The use of quotation brings together two or more styles of music where the contrast acts as a major input to shock the listener. George Crumb does just this in the second movement of his “Black Angels”.


Direct quotation can be substituted for parody as P.M. Davies does in many of his works e.g. inserting foxtrots or reels into otherwise cerebral music. Later in his career he uses folk elements in a less acerbic manner, as in Kettletoft Inn, making use of Northumbrian pipes. At the close of the blog reference is made to deliberate miscuing as heard in “Rosenkavalier”.

Today there are many opportunities for associating images with music. We know from earlier blogs that visual inputs are stronger than aural ones. This arises from early memories of the human face, which is so powerfully imbedded that it is impossible to draw a circle and insert three lines without forming a face. We read images rapidly and create a wealth of associations. Words also promote internal visualisation so the combination of word and image can direct the listener's attention directly into the intentions of your composition. Perhaps you are old enough to recall the scene from "Yellow Submarine" where "glove" becomes "love" at 1 hour 12 minutes into the film:

       https://goo.gl/Y9zRN6

The creative use of scores as visual cues in "Ludwig van" by Kagel provides further examples of new approaches to image and music.

The emotional power of music lies in its ability to create expectations in the listener. These expectations can be created through form, contrast, selection of instruments, vocal resources etc. Traditional formats are powerful structures because of their ability to create and deny successive outcomes, blending old and new promotes better contact with the listener. Henze’s First movement to his first symphony illustrates the point clearly:



Music is formed from a complex succession of cues, knowing how to blend them the composer’s art. The character of intervals is one of the most significant methods of creating a cue, and recent research shows that the different effect of (e.g.) the major and minor third is recognised across all cultures.  The blog “Deciphering musical codes” gives a guide to which cues feature when examining our musical intentions.   https://goo.gl/tyE66b

      To specify one work that makes excellent use of intervals is close to impossible but for the sake of completion Bernstein’s “Chichester Psalms” will be offered:

https://www.youtube.com/watch?v=7Yhnml4DW9g


We have also seen from previous blogs that exposure to patterns leads to increased preference, even where the listener actively dislikes the music on its first hearing, this is known as the “mere exposure effect”.

Use inputs that are infused with tags, tremolando indicates suspense even fear and does playing up to the bridge of string instruments.

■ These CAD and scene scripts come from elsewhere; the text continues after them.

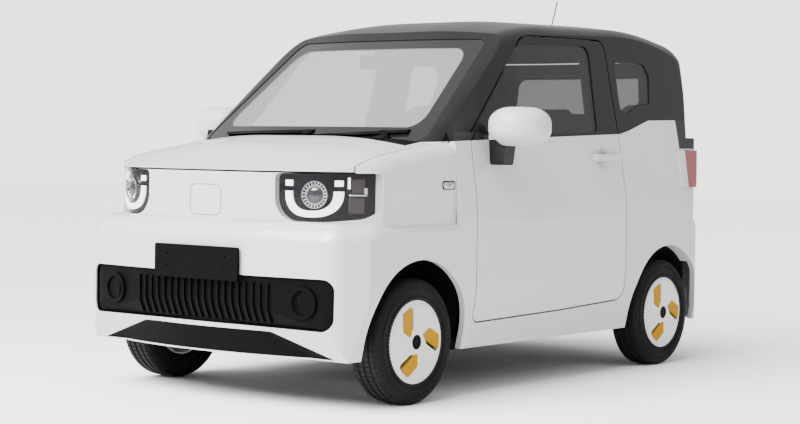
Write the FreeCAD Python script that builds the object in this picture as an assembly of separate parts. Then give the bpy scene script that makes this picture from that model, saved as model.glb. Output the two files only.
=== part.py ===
import FreeCAD, Part
import math
import os

os.makedirs("parts", exist_ok=True)
V = FreeCAD.Vector

# Overall sizes in mm: X to the car's left, Y to the rear, Z up from the ground
HEIGHT = 1637
GROUND = 200
SPLIT = 735
WAIST = 1095
TRACK = 1290
FRONT_AXLE = -960
REAR_AXLE = 1000
TYRE_R = 254
TYRE_W = 145
RIM_R = 152
ARCH_R = 325
HUB_X = TRACK / 2
STEER_X = HUB_X - 100

# Thicknesses and gaps
DOOR_T = 60
SIDE_T = 60
PANEL_T = 25
ROOF_T = 35
GLASS_T = 6
GLASS_IN = 5
SEAM = 0.6
MOVE_GAP = 7
FIT = 0.3

# Body outlines as (u, v, corner radius); half outlines are mirrored about the centre plane
SECTION = [(700, 200, 0), (746, 430, 500), (745, 790, 800), (704, 1066, 1500), (655, 1300, 1500), (575, 1700, 0)]
PLAN_LOW = [(300, -1468, 1500), (668, -1424, 110), (760, -1270, 170), (760, 1235, 200), (650, 1440, 160), (330, 1490, 900)]
PLAN_MID = [(200, -1436, 1800), (530, -1372, 330), (760, -1170, 330), (760, 1220, 260), (640, 1400, 220), (300, 1462, 900)]
PLAN_TOP = [(240, -899, 1400), (640, -800, 140), (740, -620, 200), (740, 1150, 220), (620, 1375, 200), (300, 1440, 800)]
HOOD_LINE = [(-1560, 790, 0), (-1462, 925, 130), (-1180, 1034, 900), (-700, 1108, 0)]
HOOD_SHAPE = [(350, 0, 2500), (717, -54, 78), (717, -1600, 0)]
ROOF_LINE = [(-1300, 1204, 0), (-60, 1615, 1500), (900, 1642, 2200), (1385, 1566, 230), (1500, 780, 0)]
ROOF_SHAPE = [(280, 0, 2500), (606, -38, 100), (930, -1600, 0)]
KEEL = [(-1362, -400, 0), (-1362, 190, 0), (-1472, 400, 240), (-1472, 900, 0), (1494, 900, 0), (1494, 400, 240), (1400, 190, 0), (1400, -400, 0)]
SHOULDER_R = 88
SCREEN_SLOPE = 590 / 457
TAIL_SLOPE = -0.15

# Side view outlines (y, z, corner radius)
BELT = [(-1500, 1047), (-923, 1049), (-664, 1063), (618, 1110), (707, 1129), (890, 1178), (1123, 1184), (1600, 1186)]
DOOR = [(-585, 310, 40), (-585, 1058, 30), (-90, 1530, 160), (587, 1541, 50), (600, 700, 3000), (598, 345, 60), (67, 324, 2000)]
DOOR_GLASS = [(-540, 1080, 25), (-140, 1491, 120), (453, 1512, 50), (418, 1116, 30)]
QUARTER = [(648, 1215, 30), (700, 1204, 30), (826, 1251, 80), (930, 1256, 30), (968, 1395, 40), (925, 1452, 40), (660, 1448, 30)]
ROOF_EDGE = [(-330, 1500), (-75, 1540), (587, 1555), (930, 1520), (1129, 1481), (1250, 1440), (1600, 1400)]
FENDER_LOW = [(-1061, 557), (-1118, 646), (-1187, SPLIT + 20)]
SILL_Y = 700
BUMPER_CUT = 1180
HANDLE_Y = 454
HANDLE_Z = 1000

# Front view outlines (x, z, corner radius)
LAMP = [(350, 926, 22), (900, 932, 0), (900, 852, 0), (742, 850, 15), (690, 752, 70), (560, 737, 300), (350, 737, 95)]
LAMP_BACK = -1190
LIGHT_OUT = [(381, 866, 0), (664, 866, 0), (664, 753, 110), (381, 753, 110)]
LIGHT_IN = [(411, 900, 0), (636, 900, 0), (636, 783, 82), (411, 783, 82)]
PROJECTOR_X = 530
PROJECTOR_Z = 843
BAND = [(666, 521, 46), (664, 318, 52)]
SLATS = 20
SLAT_PITCH = 37.5
FOG_X = 522
FOG_Z = 425
LIP = [(350, 301, 20), (640, 206, 0)]
FLAP_W = 165
FLAP_H = 118
FLAP_Z = 812
TAIL_GATE = [(560, 762, 60), (575, 1120, 200), (500, 1478, 60)]
TAIL_GLASS = [(470, 1200, 50), (420, 1420, 60)]
TAIL_LAMP = [(596, 858, 45), (596, 1040, 45), (900, 1040, 0), (900, 858, 0)]

# Cover blades and slots (y, z) of a wheel
BLADE = [(54, 8, 4), (143, -38, 6), (148, 21, 12), (82, 55, 20), (36, 26, 8)]
SLOT = [(54, 8, 0), (62, -11, 3), (127, -48, 6), (143, -38, 0)]


# Solids from outlines

def yz(x):
    return lambda u, v: V(x, u, v)


def xz(y):
    return lambda u, v: V(u, y, v)


def xy(z):
    return lambda u, v: V(u, v, z)


def corner(a, p, b, r):
    """Tangent points and middle point of the arc that rounds corner p between a and b."""
    da = (a - p).normalize()
    db = (b - p).normalize()
    half = da.getAngle(db) / 2
    t = r / math.tan(half)
    bisector = (da + db).normalize()
    mid = p + bisector * (r / math.sin(half) - r)
    return p + da * t, mid, p + db * t


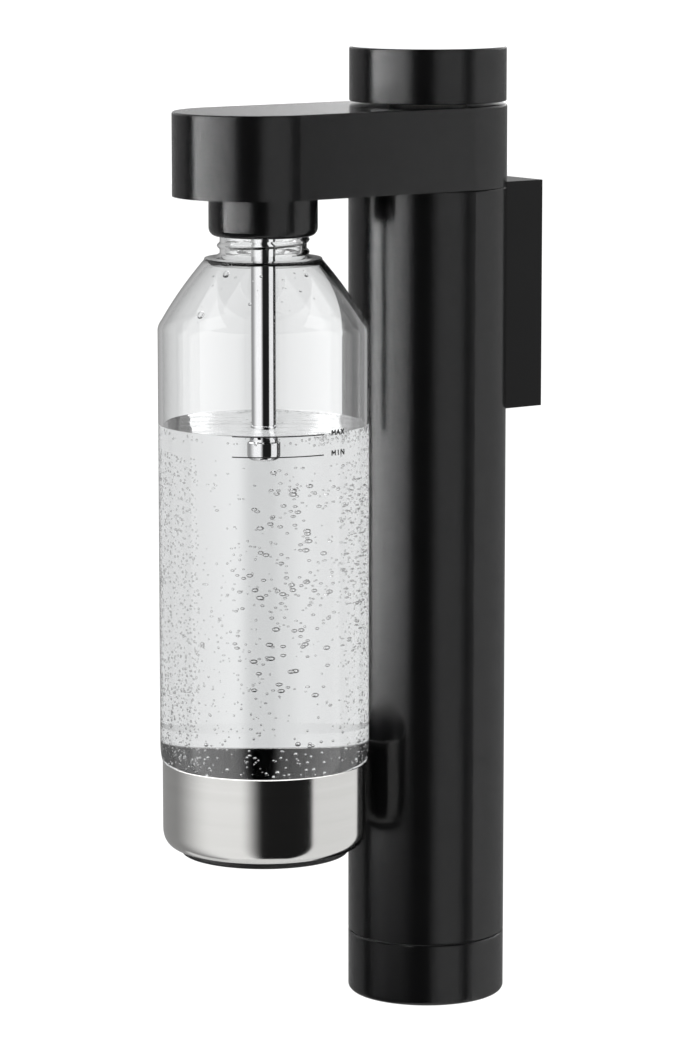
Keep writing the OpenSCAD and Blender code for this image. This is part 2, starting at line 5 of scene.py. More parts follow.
import bmesh
import bpy
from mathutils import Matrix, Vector


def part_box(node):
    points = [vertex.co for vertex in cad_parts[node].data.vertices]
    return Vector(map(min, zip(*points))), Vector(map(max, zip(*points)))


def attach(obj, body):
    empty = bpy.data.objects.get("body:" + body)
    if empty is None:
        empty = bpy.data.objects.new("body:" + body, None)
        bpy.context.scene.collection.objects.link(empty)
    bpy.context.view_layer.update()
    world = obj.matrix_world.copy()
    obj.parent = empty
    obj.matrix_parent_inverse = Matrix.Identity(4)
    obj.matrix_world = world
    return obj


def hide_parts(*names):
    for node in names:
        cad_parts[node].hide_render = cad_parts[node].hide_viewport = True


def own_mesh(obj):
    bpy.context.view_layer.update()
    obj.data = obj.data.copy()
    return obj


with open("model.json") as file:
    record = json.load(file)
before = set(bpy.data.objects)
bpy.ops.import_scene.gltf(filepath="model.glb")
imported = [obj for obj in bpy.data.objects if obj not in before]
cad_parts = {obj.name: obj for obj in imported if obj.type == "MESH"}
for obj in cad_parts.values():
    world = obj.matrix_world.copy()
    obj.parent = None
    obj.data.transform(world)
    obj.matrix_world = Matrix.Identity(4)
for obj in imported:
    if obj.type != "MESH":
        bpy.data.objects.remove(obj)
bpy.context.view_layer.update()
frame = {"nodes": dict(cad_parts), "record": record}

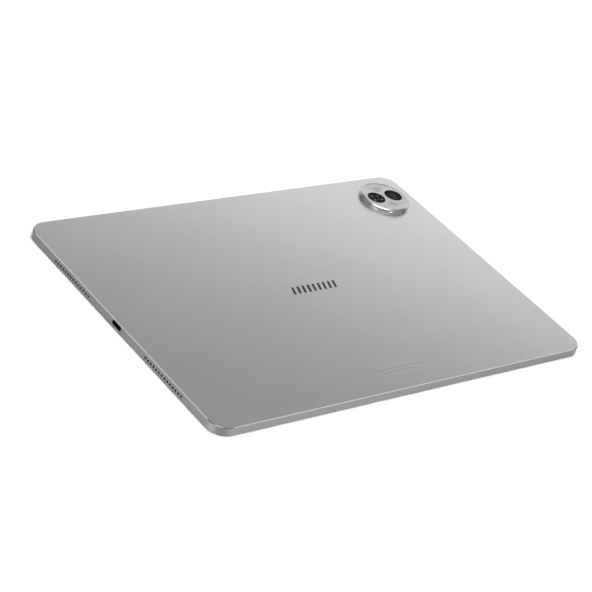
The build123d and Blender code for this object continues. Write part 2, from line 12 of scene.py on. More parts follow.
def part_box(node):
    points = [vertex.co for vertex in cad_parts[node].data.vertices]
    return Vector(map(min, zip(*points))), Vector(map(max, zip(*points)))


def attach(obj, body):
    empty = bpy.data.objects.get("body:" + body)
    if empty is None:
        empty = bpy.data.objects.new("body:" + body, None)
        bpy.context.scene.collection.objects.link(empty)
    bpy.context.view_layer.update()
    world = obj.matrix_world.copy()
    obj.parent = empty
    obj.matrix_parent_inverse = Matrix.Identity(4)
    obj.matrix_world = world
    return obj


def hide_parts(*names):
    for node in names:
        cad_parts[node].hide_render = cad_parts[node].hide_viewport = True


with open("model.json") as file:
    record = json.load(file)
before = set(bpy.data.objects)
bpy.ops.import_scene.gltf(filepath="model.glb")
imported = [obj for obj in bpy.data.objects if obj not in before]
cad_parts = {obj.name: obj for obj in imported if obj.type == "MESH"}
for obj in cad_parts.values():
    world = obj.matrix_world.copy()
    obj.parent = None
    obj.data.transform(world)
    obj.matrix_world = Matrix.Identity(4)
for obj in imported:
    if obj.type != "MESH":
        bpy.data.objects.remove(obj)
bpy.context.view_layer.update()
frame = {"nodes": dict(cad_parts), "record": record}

bl_info = {
    "name": "Tablet Computer",
    "version": (1, 0, 0),
    "blender": (4, 5, 0),
    "location": "View3D > Sidebar > Tablet",
    "description": "Finishes and fine pieces of a tablet computer around its packed frame",
    "category": "Object",
}

MM = 0.001
CHASSIS = "chassis"


def span(node):
    """Lowest corner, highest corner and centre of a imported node."""
    low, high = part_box(node)
    return low, high, (low + high) / 2


BACK_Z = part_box("housing")[1].z
RING_LOW, RING_HIGH, RING_MID = span("island_ring")
CAMERA_MID = span("camera_window")[2]
SENSOR_MID = span("sensor_window")[2]
WINDOW_R = (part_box("camera_window")[1].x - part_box("camera_window")[0].x) / 2
DISH_R = (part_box("island_dish")[1].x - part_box("island_dish")[0].x) / 2

# Lens windows: the glass lies a little below the ring's top, and the optics below the glass.
GLASS_DROP = 0.16 * MM
GLASS_T = 0.30 * MM
CAMERA_HOLE_R = 4.1 * MM
SENSOR_HOLE_R = 2.6 * MM
BARREL_STEPS = 4
BARREL_STEP_DEPTH = 0.05 * MM
FRONT_LENS_SHARE = 0.46          # front lens radius against the hole's
FRONT_LENS_RISE = 0.22 * MM
# Painted highlights: the small round parts below are coloured pale to stand in for reflections.
# Small round parts beside the sensor's lens: x and y from its centre, and radius, in mm.
HIGHLIGHT_SPOTS = ((-1.95, 2.97, 0.50), (2.66, 2.08, 0.42), (-2.48, -1.87, 0.42),
                (3.01, -2.31, 0.55))

# Stage: place and size of each area light, in metres.
OVERHEAD = ((-0.05, -0.1, 2.1), (1.8, 1.8))
LOW_STRIP = ((0.45, 0.43, 0.22), (1.2, 0.26))
FRONT_CARD = ((-0.80, -0.70, 0.95), (0.9, 0.6))
SIDE_CARD_NEAR = ((0.64, -0.52, 0.58), (0.6, 0.6))
SIDE_CARD_FAR = ((-0.50, 0.56, 0.64), (0.6, 0.6))
GLINT_SIZE = (0.10, 0.25)
GLINT_DISTANCE = 0.85
GLINT_HEIGHT = 0.05
CAMERA_RIGHT = (0.757279, -0.587362, 0.285542)
CAMERA_DOWN = (-0.136373, -0.569792, -0.810395)


# ---------------------------------------------------------------- properties

def length_property(name, default, description):
    """A distance in metres."""
    return FloatProperty(name=name, default=default, min=0.0, unit="LENGTH", precision=5,
                         description=description)


def colour_property(name, default, description):
    """A plain colour."""
    return FloatVectorProperty(name=name, default=default, size=3, min=0.0, max=1.0,
                               subtype="COLOR", description=description)


def amount_property(name, default, description, high=1.0):
    """A share or another plain number."""
    return FloatProperty(name=name, default=default, min=0.0, max=high, description=description)


class ShellLook(bpy.types.PropertyGroup):
    """Anodised shell, its keys and its marks."""
    colour: colour_property("Shell", (0.56, 0.562, 0.566), "Anodised aluminium")
    # Painted shade: the side walls take a darker copy of the shell's aluminium.
    side_shade: colour_property("Sides", (0.155, 0.156, 0.158), "Aluminium on the side walls")
    edge_colour: colour_property("Cut edge", (0.86, 0.86, 0.87), "Bright chamfer round the back")
    roughness: amount_property("Roughness", 0.36, "How soft reflections in the shell are")
    grain: length_property("Grain", 0.00022, "Size of the blasted grain")
    # Painted shade: a near-black colour inside the holes and slots, where shade falls.
    bore_shade: colour_property("Bores", (0.012, 0.012, 0.012), "Inside of the holes and slots")
    mark_colour: colour_property("Mark", (0.016, 0.016, 0.017), "Inlaid mark")
    print_colour: colour_property("Print", (0.33, 0.33, 0.335), "Faint small marks")


class IslandLook(bpy.types.PropertyGroup):
    """Raised camera island."""
    rim_colour: colour_property("Rim", (0.54, 0.54, 0.55), "Polished ring")
    dish_colour: colour_property("Dish", (0.58, 0.582, 0.585), "Satin dish")
    collar_width: length_property("Collar width", 0.0009, "Flat collar beside each window")
    flank_width: length_property("Flank width", 0.0042, "Slope from a collar to the valley")
    neck_inset: length_property("Neck inset", 0.0004, "From the foot's edge in to the wall")
    shoulder_drop: length_property("Shoulder drop", 0.0012, "From the top down to the wall's end")
    shoulder_width: length_property("Shoulder width", 0.00105, "From the wall in to the lip")
    valley_depth: length_property("Valley depth", 0.0010, "Drop from the collars to the valley")
    rim_drop: length_property("Rim drop", 0.00012, "Drop from the ring to the dish's edge")
    mesh_pitch: length_property("Mesh pitch", 0.00042, "Spacing of the dish's mesh")
    steps: IntProperty(name="Steps", default=256, min=32, description="Steps round a full turn")


class GlassLook(bpy.types.PropertyGroup):
    """Cover glass and lens glass."""
    screen_colour: colour_property("Screen", (0.010, 0.010, 0.012), "Panel behind the glass")
    border_colour: colour_property("Border", (0.003, 0.003, 0.003), "Printed border")
    border_width: length_property("Border width", 0.0068, "Printed border round the panel")
    ink_colour: colour_property("Ink", (0.004, 0.004, 0.005), "Ink behind the lens glass")
    coating_colour: colour_property("Coating", (0.010, 0.010, 0.016), "Coated front lens")


class StageLook(bpy.types.PropertyGroup):
    """Floor, lights and camera."""
    floor_colour: colour_property("Floor", (0.96, 0.96, 0.96), "Plain floor")
    floor_size: length_property("Floor size", 12.0, "Side of the floor")
    key_power: amount_property("Key", 48.0, "Power of the overhead light", 5000.0)
    strip_power: amount_property("Strip", 1.33, "Power of the low light behind", 5000.0)
    front_power: amount_property("Front", 1.0, "Power of the light on the camera's side", 5000.0)
    card_power: amount_property("Cards", 0.75, "Power of each light at the side", 5000.0)
    glint_power: amount_property("Glints", 45.0, "Power of each narrow light on the shell", 5000.0)
    glint_turns: FloatVectorProperty(name="Glint turns", size=2, subtype="EULER", unit="ROTATION",
                                     default=(math.radians(188.5), math.radians(278.5)),
                                     description="Directions of the narrow lights")
    fill: amount_property("Fill", 0.03, "Strength of the even fill", 10.0)
    focal_length: FloatProperty(name="Lens", default=118.56, min=10.0, unit="CAMERA",
                                description="Focal length in millimetres")
    camera_place: FloatVectorProperty(name="Camera", default=(-0.768292, -0.679655, 0.606357),
                                      size=3, subtype="TRANSLATION",
                                      description="Where the camera stands")


def look(group):
    """One of the property groups of this scene."""
    return getattr(bpy.context.scene, group)


# ---------------------------------------------------------------- materials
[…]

Some attributes of music are universal, tempo particularly so, rapid movement = joy, slow speeds = sadness. This also applies to register and dynamics. When rehearsing your music consider that even small changes of tempo, accelerando and rit. have a greater effect on the listener than many composers recognise.


Everything comes from the voice is an expression I came across when studying Indian music.  Our brains certainly believe that and melodies are extensions of the pitch and cadence of speech. Contour is aided by tone and register, consider the slow movement of the New World Symphony as to association with the voice in what is labelled “musical contagion”.

Contagion brings together movement and emotion, so dance rhythms make us respond physically and affect our involuntary responses (breath, heartbeat etc.).

Let us consider one successful work, Ravel’s Bolero for some of the above qualities.

It creates expectation through repetition, its climax is powerful because it denies (closes) the rhythm with a wrench. It has been set as a ballet and even as an orchestral work in its own right has visual connotations of place and time. The musical cues are reduced through the process of repetition but are made all the more powerful by the use of tone and register. Ravel’s orchestration creates a number of tags, the saxophone part becomes a character quite different to the flute, and for some the crescendo might offer the tag of menace behind the work as a whole. For me the version for two pianos is the perfect example of how tags work in one format and not another. Three options are given to examine your own responses, please let us know your views.

2 piano version

https://www.youtube.com/watch?v=EJzOFDFTagE



Orchestral

https://www.youtube.com/watch?v=s_pSJOkmYBA



Ballet

https://www.youtube.com/watch?v=SsSALaDJuN4

Mixed cues
Strauss Rosenkavalier waltzes. The opera and suite demonstrate that composers can create music which sets out to deliberately misdirect the listener, I offer the following as an example.
Set in mid-18th-century Vienna, Der Rosenkavalier was composed as a comic opera indebted to Verdi's Falstaff and Molière's satires. The most popular offshoot of the opera is the Waltz suite worked (by many different musicians including Strauss himself) from the opera more for financial than artistic purposes, but nevertheless hugely popular. Many nit-picking commentators have labelled the music "anachronistic" missing the point that Strauss, a master of musical cues, created a perfect example of how to play with our sense of expectation, creating nostalgic music, most appropriate in light of his anticipation and experience of the remarkable changes occurring even in the first decade of 20th century music.
The musical conventions used by Strauss are closely related to the action of the opera and not used as a frame for the entire work, the opera was never intended as a “period piece” composition even though there are older styles of musical action (choruses, arias, and duets) embedded in the more natural unfolding and disruption of the action.
Misdirection is a valuable tool in many aspects of entertainment, Strauss develops an approach in Rosenkavalier that reflects such thinking and directs it towards a wide range of emotions, not just nostalgia.